Parliamo del Recovery Plan. La prospettiva, per i prossimi mesi, è quella della possibilità di avere investimenti importanti in alcuni e specifici campi d’azione dell’economia italiana. La scelta sugli investimenti influirà sul futuro delle nazioni e dell’Europa, e forse l’economia circolare in questo dovrà avere un ruolo importante.
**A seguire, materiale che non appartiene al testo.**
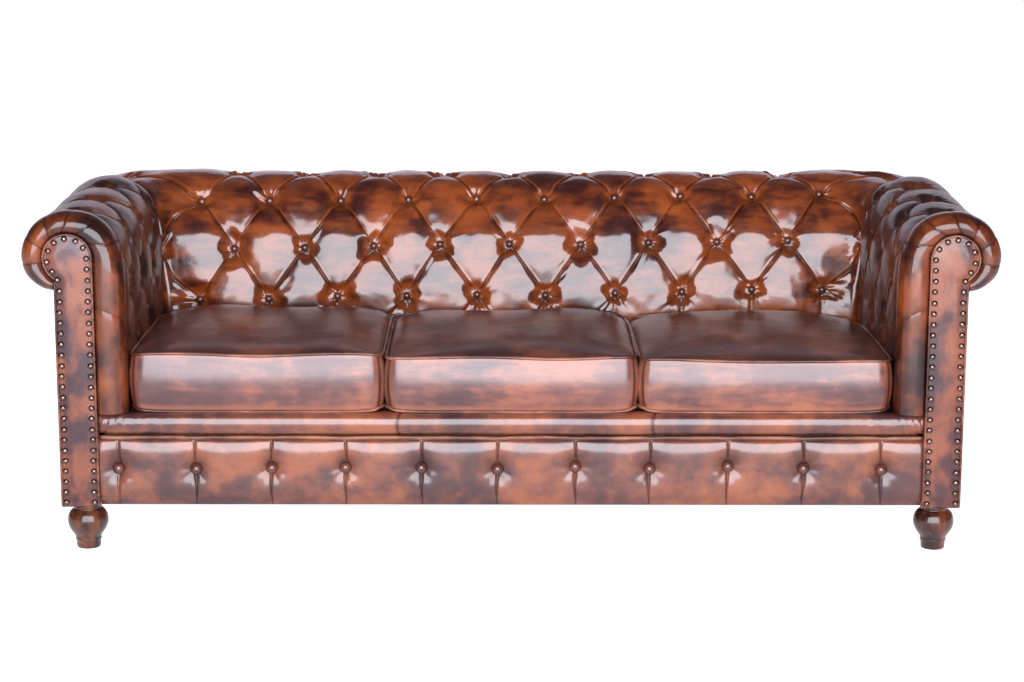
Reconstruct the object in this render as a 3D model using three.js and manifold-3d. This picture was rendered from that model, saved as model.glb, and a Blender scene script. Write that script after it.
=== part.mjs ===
// A three-seat buttoned sofa with rolled arms and a rolled back, built in millimetres.
// +X runs along the seat, the sofa faces -Y, +Z is up and the feet stand on Z = 0.
// Hardwood frame, zigzag springs, stuffed pads, leather panels and loose seat cushions.

import * as THREE from "three";
import { mergeVertices } from "three/addons/utils/BufferGeometryUtils.js";
import Module from "manifold-3d";

const wasm = await Module();
wasm.setup();

// ---- Driving dimensions -------------------------------------------------------------------
const WIDTH = 2100;
const DEPTH = 920;
const HEIGHT = 745;
const FOOT_HEIGHT = 97;
const SEAT_HEIGHT = 425; // the front seam of the seat cushions
const CUSHION_CROWN = 22; // how far a cushion's middle rises above its seams
const CUSHION_FRONT = -431;
const CASE_WALL = 3;
const WADDING = 6; // soft wrap between a cushion's case and its foam
const CUSHIONS = 3;
const GAP = 0.3; // room left between pieces that touch

// The arm's section, in X and Z.
const ARM_INNER = 829; // inside face of the arm pad
const ARM_SCROLL_X = 947; // middle of the arm's roll
const ARM_SCROLL_Z = 645;
const ARM_OUTSIDE = 976; // flat outside of the arm
const CURL_Z = 572; // where the roll tucks in under its curl
const ARM_PAD = 48;

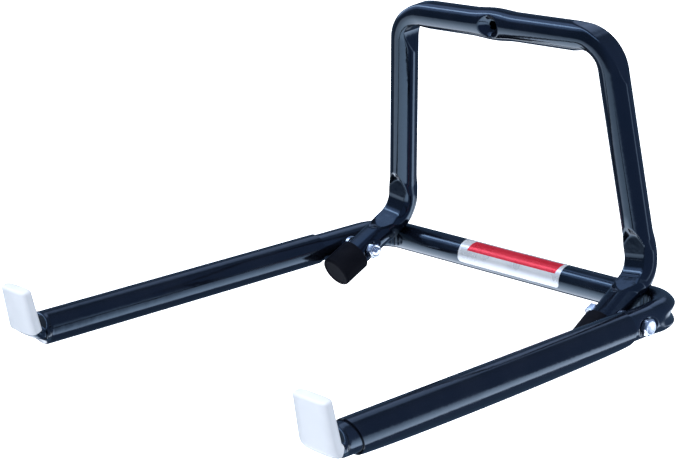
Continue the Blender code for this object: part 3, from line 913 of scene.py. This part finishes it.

Direi un ruolo fondamentale. Intanto vanno sostenute imprese che puntino a minimizzare la produzione di rifiuti e quindi puntare su chi oggi investe sulla rigenerazione dei prodotto usati. Aziende che passino alla dimensione della gestione attiva del rifiuto, facendo in modo che diventi materia prima – seconda. L’esempio dei miliardi di telefoni cellulari che girano per il mondo è paradigmatico e calzante: un cellulare deve essere smontabile in ciascuna sua parte per rendere semplice il recupero dell’oro al suo interno, tanto essere concreti. Da questi materiali, da tutti i RAEE in realtà, si riesce a recuperare il 30% al massimo perché per come sono fabbricati, la parte interna da smontare ha quasi sempre un costo eccessivo. Deve cambiare la progettazione, si deve pensare alla smontabilità, bisogna seguire la direttiva ecodesign di telefoni e quant’altro. Dai Recovery Plan mi aspetto che si riescan ad aiutare le aziende a spostare il loro modello produttivo. Bisogna andare a ritmo dell’Europa, quindi essere vicini alle esigenze di un mercato interconnesso. Anche nel cambiamento delle strategie per la transizione. Mettiamoci nelle condizioni favorevoli a questo passaggio, dobbiamo essere in grado di fare questa transizione, di accompagnare a questa transizione. Passare quindi dal “remedial actions” al “preventive actions”.